Reproduce the data in its entirety, exactly as supplied.

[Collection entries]
____
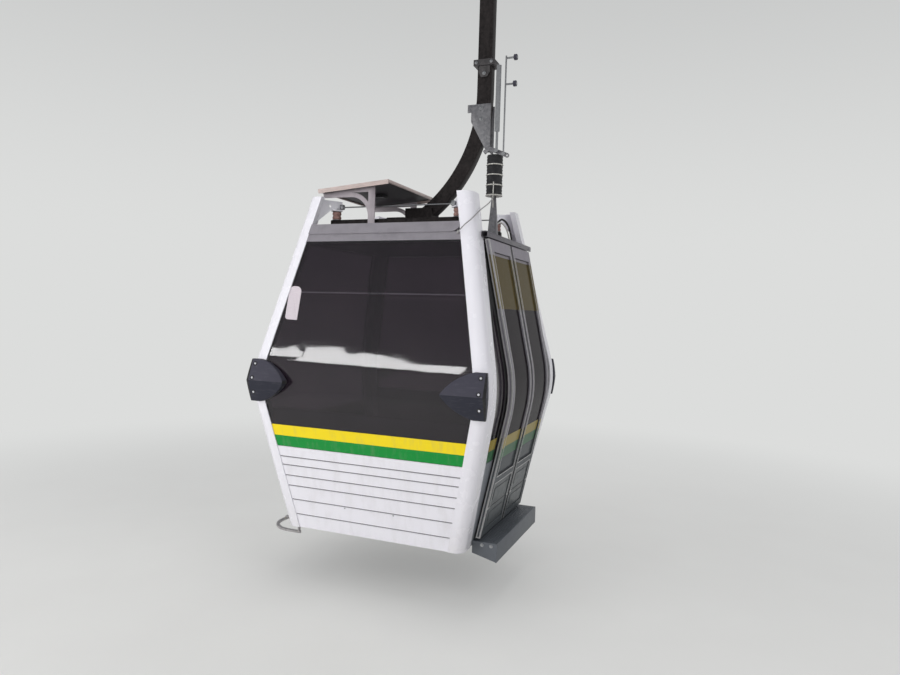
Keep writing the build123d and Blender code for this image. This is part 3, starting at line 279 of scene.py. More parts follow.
def tinted_pane():
    """Tinted polycarbonate, cast flat and bent warm: deep smoke, glossy, with fine wipe marks."""
    finish = Finish("tinted_polycarbonate", {"IOR": 1.5, "Specular IOR Level": 0.55,
                                             "Transmission Weight": 0.94})
    finish.coloured(finish.noise(2.5, 2), bpy.context.scene.cabin_colours.window_tint, "#564d58")
    # wipe marks run across, a few millimetres apart
    finish.roughened(finish.noise((6, 6, 90), 2), 0.4, 0.75, 0.02, 0.06)
    # bent sheet is never quite flat: slow waves, a hand's breadth long
    finish.embossed(finish.noise(4.5, 1), 0.12, 0.012)
    return finish.material


def leaf_pane():
    """Laminated glass of the leaves: a painted olive reflection in the upper field, smoke under it, grey foil
    at the foot.
    """
    finish = Finish("leaf_glass_with_painted_reflection", {"IOR": 1.08})
    # painted reflection: the upper field is olive for a warm reflection painted into the glass
    fields = finish.zoned((0, "#55595c"), (SMOKE_FOOT, "#3d363c"),
                          (OLIVE_REFLECTION_FOOT, "#5f5332"), (BAND_FOOT, "#8a858a"))
    smears = finish.noise((20, 20, 60), 5, 0.65)
    finish.coloured(finish.ranged(smears, 0.45, 0.8, 0, 0.08), fields, "#8d8683")
    # the field of painted olive reflection lets half the light through, the foil and the band none
    clear = finish.zoned((0, "#000000"), (SMOKE_FOOT, "#d8d8d8"),
                         (OLIVE_REFLECTION_FOOT, "#7a7a7a"), (BAND_FOOT, "#000000"))
    finish.wire(clear, "Transmission Weight")
    finish.roughened(smears, 0.4, 0.7, 0.05, 0.2)
    return finish.material


def printed_foil(name, colour):
    """Cast vinyl foil, printed and stuck on warm: even satin colour, soft roughness, grey dust in streaks."""
    finish = Finish(name, {"IOR": 1.5, "Specular IOR Level": 0.3})
    streaks = finish.noise((24, 24, 5), 5, 0.6)
    finish.coloured(finish.ranged(streaks, 0.5, 0.85, 0, 0.3), colour, "#8f8a80")
    finish.roughened(streaks, 0, 1, 0.3, 0.5)
    return finish.material


def anodised(name, hex_colour, rough_low, rough_high, metallic=0.85):
    """Anodised aluminium profile: pale grey, drawn lengthwise, so it has fine lines along its length."""
    finish = Finish(name, {"Metallic": metallic, "Anisotropic": 0.3})
    # die lines: hair-thin across, decimetres long
    lines = finish.noise((420, 420, 9), 4, 0.6)
    finish.roughened(lines, 0.3, 0.7, rough_low, rough_high)
    base = linear(hex_colour)
    dull = tuple(0.6 * value for value in base[:3]) + (1,)
    finish.coloured(finish.ranged(finish.noise(14, 5), 0.45, 0.75, 0, 0.35), base, dull)
    finish.embossed(lines, 0.06, 0.0006)
    return finish.material


def leaf_skin():
    """Aluminium leaf coloured by height: slate foil over its lower field, satin grey above it, a painted
    olive reflection in its upper field.
    """
    finish = Finish("leaf_with_painted_reflection", {"IOR": 1.5, "Specular IOR Level": 0.08})
    # painted reflection: the olive field of the frame matches the olive reflection painted into the glass
    fields = finish.zoned((0, "#565a5d"), (STILE_FOOT, "#86828a"),
                          (OLIVE_REFLECTION_FOOT, "#6f6447"), (BAND_FOOT, "#8d8890"))
    rub = finish.noise((60, 60, 7), 6, 0.65)
    finish.coloured(finish.ranged(rub, 0.5, 0.8, 0, 0.4), fields, "#86858a")
    finish.roughened(rub, 0.35, 0.7, 0.3, 0.5)
    finish.embossed(finish.noise(500, 1), 0.06, 0.001)
    return finish.material


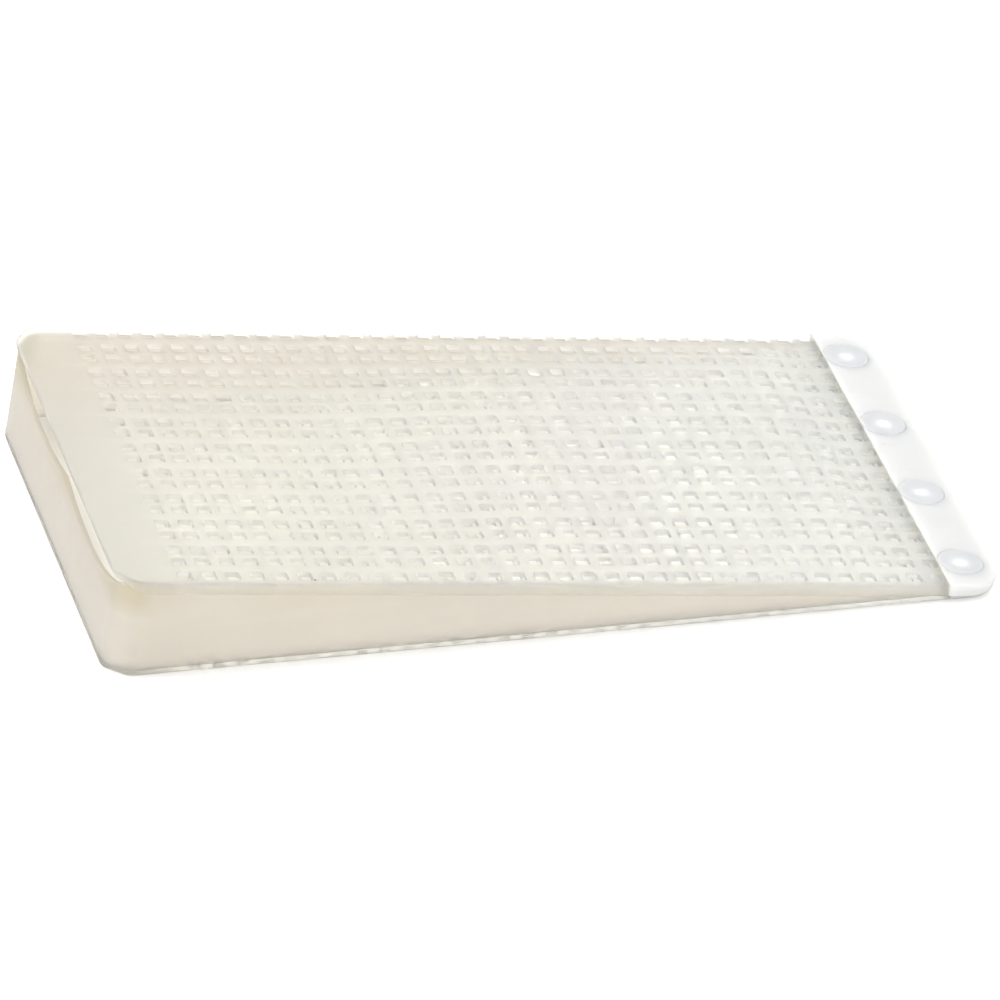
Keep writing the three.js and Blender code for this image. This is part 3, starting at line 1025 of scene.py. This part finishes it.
class EXCLUDER_OT_stage(bpy.types.Operator):
    """Set the pale floor, the soft lights and the camera"""

    bl_idname = "excluder.stage"
    bl_label = "Stage"

    def execute(self, context):
        scene = context.scene
        self.ground(scene)
        self.lights(scene)
        self.camera(scene)
        scene.view_settings.view_transform = "Standard"
        return {"FINISHED"}

    def ground(self, scene):
        bm = bmesh.new()
        bmesh.ops.create_grid(bm, x_segments=48, y_segments=48, size=6.0)
        mesh = bpy.data.meshes.new("ground")
        bm.to_mesh(mesh)
        bm.free()
        mesh.materials.append(ground_material(scene.excluder_finish.ground))
        ground = put_in_scene("ground", mesh)
        ground.location.z = -0.12 * MM  # just clear of the floor sheet's underside

    def lights(self, scene):
        world = bpy.data.worlds.new("studio")
        world.use_nodes = True
        sky = world.node_tree.nodes["Background"]
        sky.inputs["Color"].default_value = (1.0, 1.0, 1.0, 1)
        sky.inputs["Strength"].default_value = 1.10
        scene.world = world
        for name, place, size, power in (
            ("softbox_over", (-0.15, 0.25, 1.5), 1.4, 9.0),
            ("softbox_left", (-1.5, 0.25, 0.55), 1.0, 6.0),
        ):
            lamp = bpy.data.lights.new(name, "AREA")
            lamp.shape = "DISK"
            lamp.size = size
            lamp.energy = power
            holder = put_in_scene(name, lamp)
            holder.location = place
            holder.rotation_euler = Vector(place).to_track_quat("Z", "Y").to_euler()

    def camera(self, scene):
        c = scene.excluder_camera
        flat, rise = math.cos(c.elevation), math.sin(c.elevation)
        towards = Vector((-flat * math.sin(c.azimuth), -flat * math.cos(c.azimuth), rise))
        middle = Vector((0, 0, 15 * MM))
        place = middle + towards * c.distance
        right = Vector((0, 0, 1)).cross(towards).normalized()
        up = towards.cross(right)
        level, tall = math.cos(c.roll), math.sin(c.roll)
        right, up = right * level + up * tall, up * level - right * tall
        back = (place - (middle - up * c.aim_drop)).normalized()
        right = up.cross(back).normalized()
        up = back.cross(right)
        lens = bpy.data.cameras.new("camera")
        lens.lens = c.lens
        lens.sensor_width = 36
        lens.clip_end = 50
        camera = put_in_scene("camera", lens)
        turn = Matrix((right, up, back)).transposed().to_4x4()
        camera.matrix_world = Matrix.Translation(place) @ turn
        scene.camera = camera


class EXCLUDER_PT_panel(bpy.types.Panel):
    """Lists the pieces of the cage"""

    bl_label = "Queen Excluder"
    bl_idname = "EXCLUDER_PT_panel"
    bl_space_type = "VIEW_3D"
    bl_region_type = "UI"
    bl_category = "Excluder"

    def draw(self, context):
        for group in GROUPS:
            box = self.layout.box()
            settings = getattr(context.scene, group)
            for key in settings.bl_rna.properties.keys():
                if key not in ("rna_type", "name"):
                    box.prop(settings, key)
        for operator in BUILDERS:
            self.layout.operator(operator.bl_idname)


GROUPS = {
    "excluder_lattice": LatticeSettings,
    "excluder_shell": ShellSettings,
    "excluder_studs": StudSettings,
    "excluder_finish": FinishSettings,
    "excluder_camera": CameraSettings,
}
BUILDERS = (
    EXCLUDER_OT_stage,
    EXCLUDER_OT_floor,
    EXCLUDER_OT_walls,
    EXCLUDER_OT_thin_end,
    EXCLUDER_OT_lid,
    EXCLUDER_OT_studs,
)


def register():
    for group in GROUPS.values():
        bpy.utils.register_class(group)
    for name, group in GROUPS.items():
        setattr(bpy.types.Scene, name, bpy.props.PointerProperty(type=group))
    for operator in BUILDERS:
        bpy.utils.register_class(operator)
    bpy.utils.register_class(EXCLUDER_PT_panel)


def unregister():
    bpy.utils.unregister_class(EXCLUDER_PT_panel)
    for operator in reversed(BUILDERS):
        bpy.utils.unregister_class(operator)
    for name, group in reversed(GROUPS.items()):
        delattr(bpy.types.Scene, name)
        bpy.utils.unregister_class(group)


def main():
    register()
    for operator in BUILDERS:
        family, action = operator.bl_idname.split(".")
        getattr(getattr(bpy.ops, family), action)()


if __name__ == "__main__":
    main()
____
Answer in full:
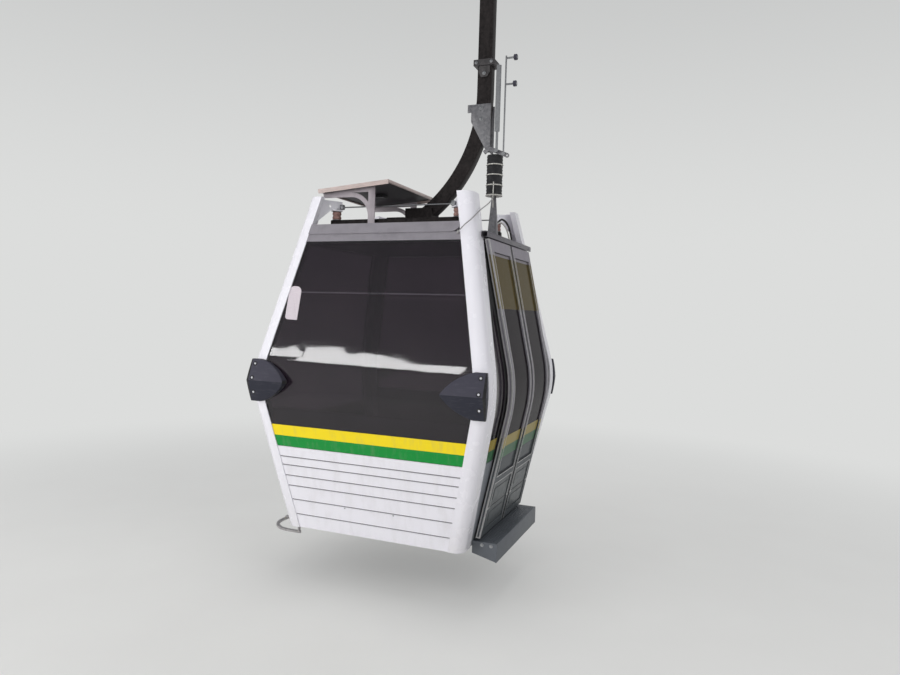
Keep writing the build123d and Blender code for this image. This is part 3, starting at line 279 of scene.py. More parts follow.
def tinted_pane():
    """Tinted polycarbonate, cast flat and bent warm: deep smoke, glossy, with fine wipe marks."""
    finish = Finish("tinted_polycarbonate", {"IOR": 1.5, "Specular IOR Level": 0.55,
                                             "Transmission Weight": 0.94})
    finish.coloured(finish.noise(2.5, 2), bpy.context.scene.cabin_colours.window_tint, "#564d58")
    # wipe marks run across, a few millimetres apart
    finish.roughened(finish.noise((6, 6, 90), 2), 0.4, 0.75, 0.02, 0.06)
    # bent sheet is never quite flat: slow waves, a hand's breadth long
    finish.embossed(finish.noise(4.5, 1), 0.12, 0.012)
    return finish.material


def leaf_pane():
    """Laminated glass of the leaves: a painted olive reflection in the upper field, smoke under it, grey foil
    at the foot.
    """
    finish = Finish("leaf_glass_with_painted_reflection", {"IOR": 1.08})
    # painted reflection: the upper field is olive for a warm reflection painted into the glass
    fields = finish.zoned((0, "#55595c"), (SMOKE_FOOT, "#3d363c"),
                          (OLIVE_REFLECTION_FOOT, "#5f5332"), (BAND_FOOT, "#8a858a"))
    smears = finish.noise((20, 20, 60), 5, 0.65)
    finish.coloured(finish.ranged(smears, 0.45, 0.8, 0, 0.08), fields, "#8d8683")
    # the field of painted olive reflection lets half the light through, the foil and the band none
    clear = finish.zoned((0, "#000000"), (SMOKE_FOOT, "#d8d8d8"),
                         (OLIVE_REFLECTION_FOOT, "#7a7a7a"), (BAND_FOOT, "#000000"))
    finish.wire(clear, "Transmission Weight")
    finish.roughened(smears, 0.4, 0.7, 0.05, 0.2)
    return finish.material


def printed_foil(name, colour):
    """Cast vinyl foil, printed and stuck on warm: even satin colour, soft roughness, grey dust in streaks."""
    finish = Finish(name, {"IOR": 1.5, "Specular IOR Level": 0.3})
    streaks = finish.noise((24, 24, 5), 5, 0.6)
    finish.coloured(finish.ranged(streaks, 0.5, 0.85, 0, 0.3), colour, "#8f8a80")
    finish.roughened(streaks, 0, 1, 0.3, 0.5)
    return finish.material


def anodised(name, hex_colour, rough_low, rough_high, metallic=0.85):
    """Anodised aluminium profile: pale grey, drawn lengthwise, so it has fine lines along its length."""
    finish = Finish(name, {"Metallic": metallic, "Anisotropic": 0.3})
    # die lines: hair-thin across, decimetres long
    lines = finish.noise((420, 420, 9), 4, 0.6)
    finish.roughened(lines, 0.3, 0.7, rough_low, rough_high)
    base = linear(hex_colour)
    dull = tuple(0.6 * value for value in base[:3]) + (1,)
    finish.coloured(finish.ranged(finish.noise(14, 5), 0.45, 0.75, 0, 0.35), base, dull)
    finish.embossed(lines, 0.06, 0.0006)
    return finish.material


def leaf_skin():
    """Aluminium leaf coloured by height: slate foil over its lower field, satin grey above it, a painted
    olive reflection in its upper field.
    """
    finish = Finish("leaf_with_painted_reflection", {"IOR": 1.5, "Specular IOR Level": 0.08})
    # painted reflection: the olive field of the frame matches the olive reflection painted into the glass
    fields = finish.zoned((0, "#565a5d"), (STILE_FOOT, "#86828a"),
                          (OLIVE_REFLECTION_FOOT, "#6f6447"), (BAND_FOOT, "#8d8890"))
    rub = finish.noise((60, 60, 7), 6, 0.65)
    finish.coloured(finish.ranged(rub, 0.5, 0.8, 0, 0.4), fields, "#86858a")
    finish.roughened(rub, 0.35, 0.7, 0.3, 0.5)
    finish.embossed(finish.noise(500, 1), 0.06, 0.001)
    return finish.material


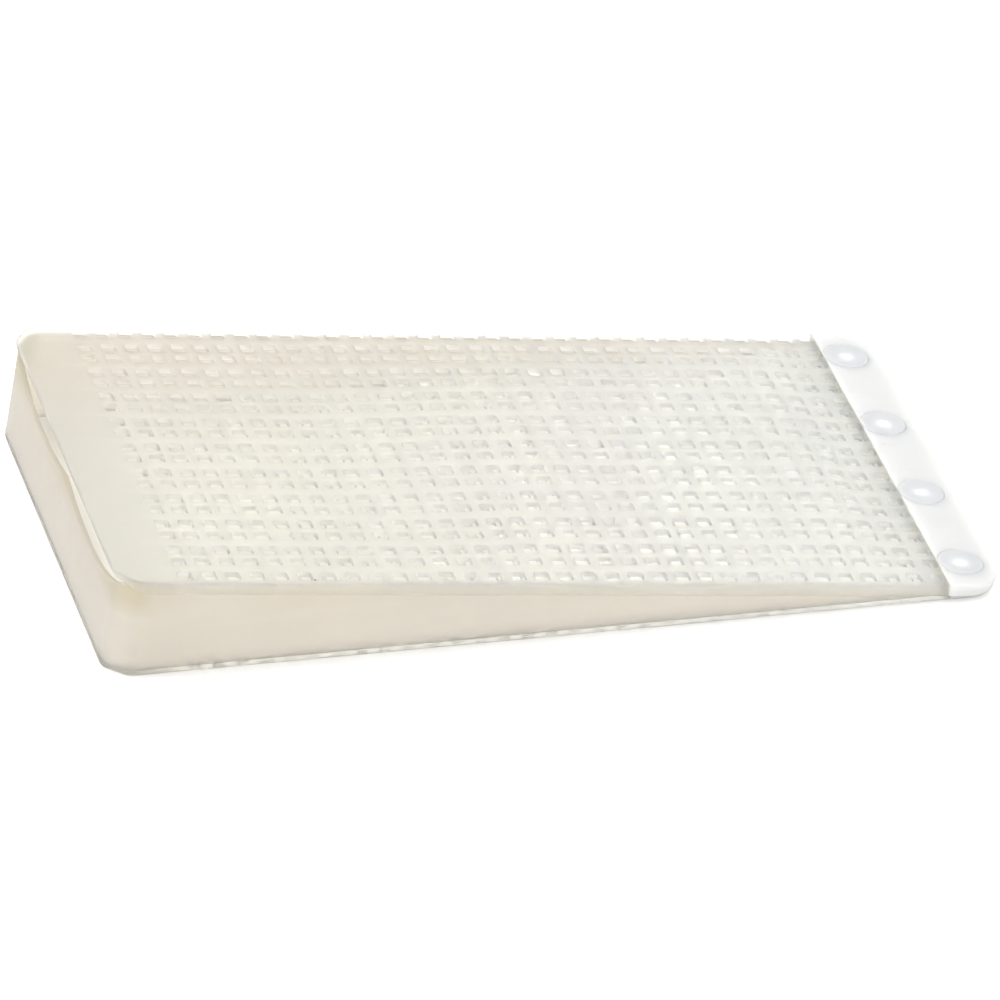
Keep writing the three.js and Blender code for this image. This is part 3, starting at line 1025 of scene.py. This part finishes it.
class EXCLUDER_OT_stage(bpy.types.Operator):
    """Set the pale floor, the soft lights and the camera"""

    bl_idname = "excluder.stage"
    bl_label = "Stage"

    def execute(self, context):
        scene = context.scene
        self.ground(scene)
        self.lights(scene)
        self.camera(scene)
        scene.view_settings.view_transform = "Standard"
        return {"FINISHED"}

    def ground(self, scene):
        bm = bmesh.new()
        bmesh.ops.create_grid(bm, x_segments=48, y_segments=48, size=6.0)
        mesh = bpy.data.meshes.new("ground")
        bm.to_mesh(mesh)
        bm.free()
        mesh.materials.append(ground_material(scene.excluder_finish.ground))
        ground = put_in_scene("ground", mesh)
        ground.location.z = -0.12 * MM  # just clear of the floor sheet's underside

    def lights(self, scene):
        world = bpy.data.worlds.new("studio")
        world.use_nodes = True
        sky = world.node_tree.nodes["Background"]
        sky.inputs["Color"].default_value = (1.0, 1.0, 1.0, 1)
        sky.inputs["Strength"].default_value = 1.10
        scene.world = world
        for name, place, size, power in (
            ("softbox_over", (-0.15, 0.25, 1.5), 1.4, 9.0),
            ("softbox_left", (-1.5, 0.25, 0.55), 1.0, 6.0),
        ):
            lamp = bpy.data.lights.new(name, "AREA")
            lamp.shape = "DISK"
            lamp.size = size
            lamp.energy = power
            holder = put_in_scene(name, lamp)
            holder.location = place
            holder.rotation_euler = Vector(place).to_track_quat("Z", "Y").to_euler()

    def camera(self, scene):
        c = scene.excluder_camera
        flat, rise = math.cos(c.elevation), math.sin(c.elevation)
        towards = Vector((-flat * math.sin(c.azimuth), -flat * math.cos(c.azimuth), rise))
        middle = Vector((0, 0, 15 * MM))
        place = middle + towards * c.distance
        right = Vector((0, 0, 1)).cross(towards).normalized()
        up = towards.cross(right)
        level, tall = math.cos(c.roll), math.sin(c.roll)
        right, up = right * level + up * tall, up * level - right * tall
        back = (place - (middle - up * c.aim_drop)).normalized()
        right = up.cross(back).normalized()
        up = back.cross(right)
        lens = bpy.data.cameras.new("camera")
        lens.lens = c.lens
        lens.sensor_width = 36
        lens.clip_end = 50
        camera = put_in_scene("camera", lens)
        turn = Matrix((right, up, back)).transposed().to_4x4()
        camera.matrix_world = Matrix.Translation(place) @ turn
        scene.camera = camera


class EXCLUDER_PT_panel(bpy.types.Panel):
    """Lists the pieces of the cage"""

    bl_label = "Queen Excluder"
    bl_idname = "EXCLUDER_PT_panel"
    bl_space_type = "VIEW_3D"
    bl_region_type = "UI"
    bl_category = "Excluder"

    def draw(self, context):
        for group in GROUPS:
            box = self.layout.box()
            settings = getattr(context.scene, group)
            for key in settings.bl_rna.properties.keys():
                if key not in ("rna_type", "name"):
                    box.prop(settings, key)
        for operator in BUILDERS:
            self.layout.operator(operator.bl_idname)


GROUPS = {
    "excluder_lattice": LatticeSettings,
    "excluder_shell": ShellSettings,
    "excluder_studs": StudSettings,
    "excluder_finish": FinishSettings,
    "excluder_camera": CameraSettings,
}
BUILDERS = (
    EXCLUDER_OT_stage,
    EXCLUDER_OT_floor,
    EXCLUDER_OT_walls,
    EXCLUDER_OT_thin_end,
    EXCLUDER_OT_lid,
    EXCLUDER_OT_studs,
)


def register():
    for group in GROUPS.values():
        bpy.utils.register_class(group)
    for name, group in GROUPS.items():
        setattr(bpy.types.Scene, name, bpy.props.PointerProperty(type=group))
    for operator in BUILDERS:
        bpy.utils.register_class(operator)
    bpy.utils.register_class(EXCLUDER_PT_panel)


def unregister():
    bpy.utils.unregister_class(EXCLUDER_PT_panel)
    for operator in reversed(BUILDERS):
        bpy.utils.unregister_class(operator)
    for name, group in reversed(GROUPS.items()):
        delattr(bpy.types.Scene, name)
        bpy.utils.unregister_class(group)


def main():
    register()
    for operator in BUILDERS:
        family, action = operator.bl_idname.split(".")
        getattr(getattr(bpy.ops, family), action)()


if __name__ == "__main__":
    main()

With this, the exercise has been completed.